▶ [Information shown]:
□ □ □ □ □
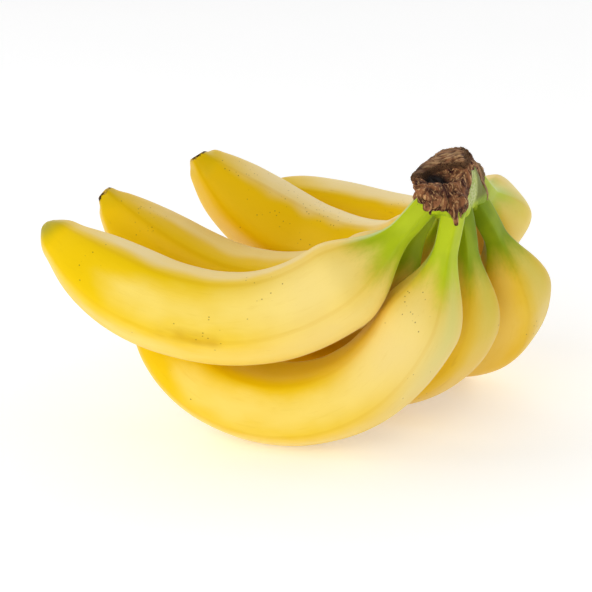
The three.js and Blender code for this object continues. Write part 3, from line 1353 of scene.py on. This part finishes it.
@dataclass(frozen=True)
class Tongue:
    """A dried tongue that hangs over a neck, from one place to another, with its radius at both."""

    start: tuple[float, float, float]
    end: tuple[float, float, float]
    radii: tuple[float, float]

    def distance(self, own: Array) -> Array:
        """Gives distances to the tongue, negative inside, for places along, across and up.

        Args:
            own: Places along the crown, across it and up, as rows.

        Returns:
            The distance of each.
        """
        start, end = np.array(self.start), np.array(self.end)
        run = end - start
        share = np.clip((own - start) @ run / (run @ run), 0, 1)
        radius = self.radii[0] + (self.radii[1] - self.radii[0]) * share
        return np.linalg.norm(own - start - share[..., None] * run, axis=-1) - radius


@dataclass(frozen=True)
class Hollow:
    """A rounded hollow in the crown, placed along, across and up, with its half sizes."""

    middle: tuple[float, float, float]
    half_sizes: tuple[float, float, float]
    edge: float

    def distance(self, along: Array, across: Array, height: Array) -> Array:
        """Gives rough distances to the hollow, negative inside.

        Args:
            along: Places along the crown.
            across: Places across it.
            height: Their heights.

        Returns:
            The distance of each.
        """
        shares = [
            (value - middle) / half
            for value, middle, half in zip((along, across, height), self.middle, self.half_sizes)
        ]
        return (np.sqrt(sum(share**2 for share in shares)) - 1) * min(self.half_sizes)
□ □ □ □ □
▶ [Written problem]:
Beginning at the top of the data, extract each line through the line containing "height: Their heights." and return those lines exactly, with nothing added.

▶ [Answer to this exercise]:
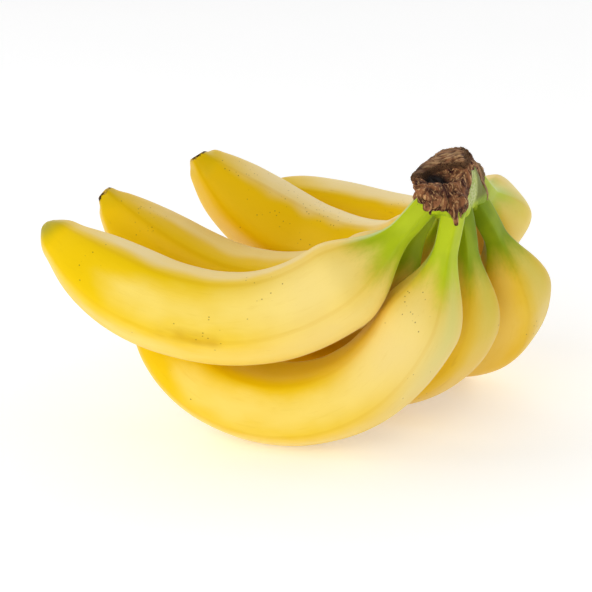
The three.js and Blender code for this object continues. Write part 3, from line 1353 of scene.py on. This part finishes it.
@dataclass(frozen=True)
class Tongue:
    """A dried tongue that hangs over a neck, from one place to another, with its radius at both."""

    start: tuple[float, float, float]
    end: tuple[float, float, float]
    radii: tuple[float, float]

    def distance(self, own: Array) -> Array:
        """Gives distances to the tongue, negative inside, for places along, across and up.

        Args:
            own: Places along the crown, across it and up, as rows.

        Returns:
            The distance of each.
        """
        start, end = np.array(self.start), np.array(self.end)
        run = end - start
        share = np.clip((own - start) @ run / (run @ run), 0, 1)
        radius = self.radii[0] + (self.radii[1] - self.radii[0]) * share
        return np.linalg.norm(own - start - share[..., None] * run, axis=-1) - radius


@dataclass(frozen=True)
class Hollow:
    """A rounded hollow in the crown, placed along, across and up, with its half sizes."""

    middle: tuple[float, float, float]
    half_sizes: tuple[float, float, float]
    edge: float

    def distance(self, along: Array, across: Array, height: Array) -> Array:
        """Gives rough distances to the hollow, negative inside.

        Args:
            along: Places along the crown.
            across: Places across it.
            height: Their heights.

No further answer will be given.